Authored by MattDevereau on Nov 23 2022, 12:04 AM.

Details

Summary

[VectorCombine] Enable scalarizeBinopOrCmp for scalable vectors

This reverts a change to exclude scalarizeBinopOrCmp in VectorCombine for
scalable vectors which caused poor scalable Binop codegen.

Diff Detail

Event Timeline

MattDevereau created this revision.Nov 23 2022, 12:04 AM
Herald added a project: Restricted Project. · View Herald TranscriptNov 23 2022, 12:04 AM
Herald added a subscriber: hiraditya. · View Herald Transcript
MattDevereau requested review of this revision.Nov 23 2022, 12:04 AM
spatel accepted this revision.Nov 23 2022, 4:46 AM

LGTM - see inline for a couple of additions.

llvm/lib/Transforms/Vectorize/VectorCombine.cpp
1724

Add a comment here to make the logic difference explicit:

// This transform works with scalable and fixed vectors.

Should there be a TODO comment about allowing more scalable transforms?

llvm/test/Transforms/VectorCombine/AArch64/scalarize-scalable.ll
5

This shows a series of folds, but it would be good to have a couple of minimum tests too. Something like this should give us coverage for integer types and compares?
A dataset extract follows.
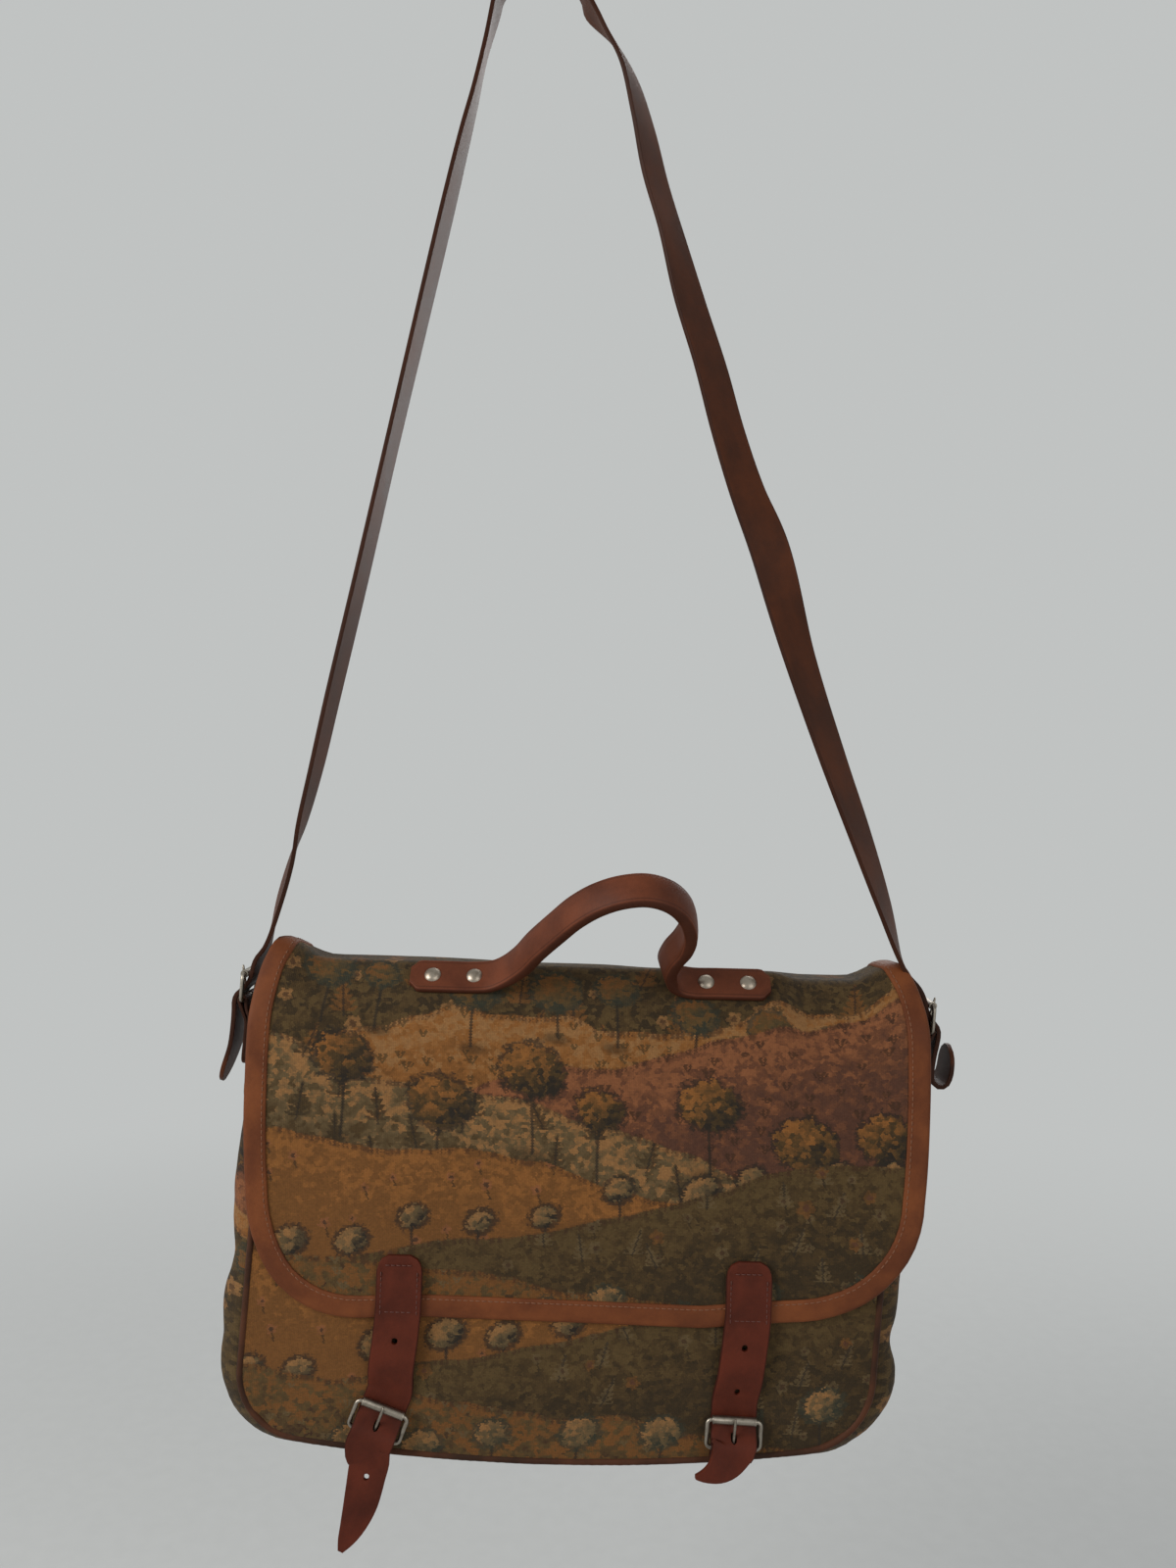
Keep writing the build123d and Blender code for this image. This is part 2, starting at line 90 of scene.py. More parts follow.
class Run:
    """A line that is read by the distance along it."""

    def __init__(self, points):
        self.points = [Vector(p) for p in points]
        self.marks = [0.0]
        for a, b in zip(self.points, self.points[1:]):
            self.marks.append(self.marks[-1] + (b - a).length)
        self.length = self.marks[-1]

    def at(self, along):
        """The point at a distance along, and the way there. It goes straight on past both ends."""
        low, high = 0, len(self.marks) - 1
        while high - low > 1:
            middle = (low + high) // 2
            if self.marks[middle] <= along:
                low = middle
            else:
                high = middle
        a, b = self.points[low], self.points[high]
        span = self.marks[high] - self.marks[low]
        return a.lerp(b, (along - self.marks[low]) / span), (b - a) / span


def flowing(stations, gap):
    """Stations of one size, passed through smoothly, about gap apart. The first three numbers are the place."""
    stations = [Vector(s) for s in stations]
    ends = [2 * stations[0] - stations[1]] + stations + [2 * stations[-1] - stations[-2]]
    line = []
    for p0, p1, p2, p3 in zip(ends, ends[1:], ends[2:], ends[3:]):
        knots = [0.0]
        for a, b in ((p0, p1), (p1, p2), (p2, p3)):
            knots.append(knots[-1] + max((Vector(b[:3]) - Vector(a[:3])).length, 1e-3) ** 0.5)
        k0, k1, k2, k3 = knots
        steps = max(1, round((Vector(p2[:3]) - Vector(p1[:3])).length / gap))
        for i in range(steps):
            t = k1 + (k2 - k1) * i / steps
            a1 = (k1 - t) / (k1 - k0) * p0 + (t - k0) / (k1 - k0) * p1
            a2 = (k2 - t) / (k2 - k1) * p1 + (t - k1) / (k2 - k1) * p2
            a3 = (k3 - t) / (k3 - k2) * p2 + (t - k2) / (k3 - k2) * p3
            b1 = (k2 - t) / (k2 - k0) * a1 + (t - k0) / (k2 - k0) * a2
            b2 = (k3 - t) / (k3 - k1) * a2 + (t - k1) / (k3 - k1) * a3
            line.append((k2 - t) / (k2 - k1) * b1 + (t - k1) / (k2 - k1) * b2)
    return line + [stations[-1]]


# ---- Meshes ----

def new_piece(name, points, faces, corners):
    """A mesh piece from points in millimetres, and the cloth or leather coordinates of its faces' corners."""
    mesh = bpy.data.meshes.new(name)
    mesh.from_pydata([p * MM for p in points], [], faces)
    layer = mesh.uv_layers.new(name="flat")
    layer.data.foreach_set("uv", [x for corner in corners for x in corner])
    shape = bmesh.new()
    shape.from_mesh(mesh)
    bmesh.ops.delete(shape, geom=[v for v in shape.verts if not v.link_faces], context="VERTS")
    bmesh.ops.recalc_face_normals(shape, faces=shape.faces)
    shape.to_mesh(mesh)
    shape.free()
    piece = bpy.data.objects.new(name, mesh)
    bpy.context.scene.collection.objects.link(piece)
    return piece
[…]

define <vscale x 4 x i32> @scalarize_scalable_udiv(i32 %x, i32 %y) {
  %splatx = insertelement <vscale x 4 x i32> poison, i32 %x, i64 0
  %splaty = insertelement <vscale x 4 x i32> poison, i32 %y, i64 0
  %r = udiv <vscale x 4 x i32> %splatx, %splaty
  ret <vscale x 4 x i32> %r
}

define <vscale x 4 x i1> @scalarize_scalable_icmp(i32 %x, i32 %y) {
  %splatx = insertelement <vscale x 4 x i32> poison, i32 %x, i64 0
  %splaty = insertelement <vscale x 4 x i32> poison, i32 %y, i64 0
  %r = icmp sgt <vscale x 4 x i32> %splatx, %splaty
  ret <vscale x 4 x i1> %r
}
This revision is now accepted and ready to land.Nov 23 2022, 4:46 AM
MattDevereau added inline comments.Nov 23 2022, 5:00 AM
llvm/lib/Transforms/Vectorize/VectorCombine.cpp
1724

I'll add the comment on push.
Regarding the TODO: I think it's ok to put in to signal that there's more scalable optimization work possible here, but to be explicit on why this patch exists, we currently just want to fix this single regression case we've identified and are not actively seeking more scalable optimizations in this area just yet.

llvm/test/Transforms/VectorCombine/AArch64/scalarize-scalable.ll
5

Sure, I'm perfectly happy to throw in some more tests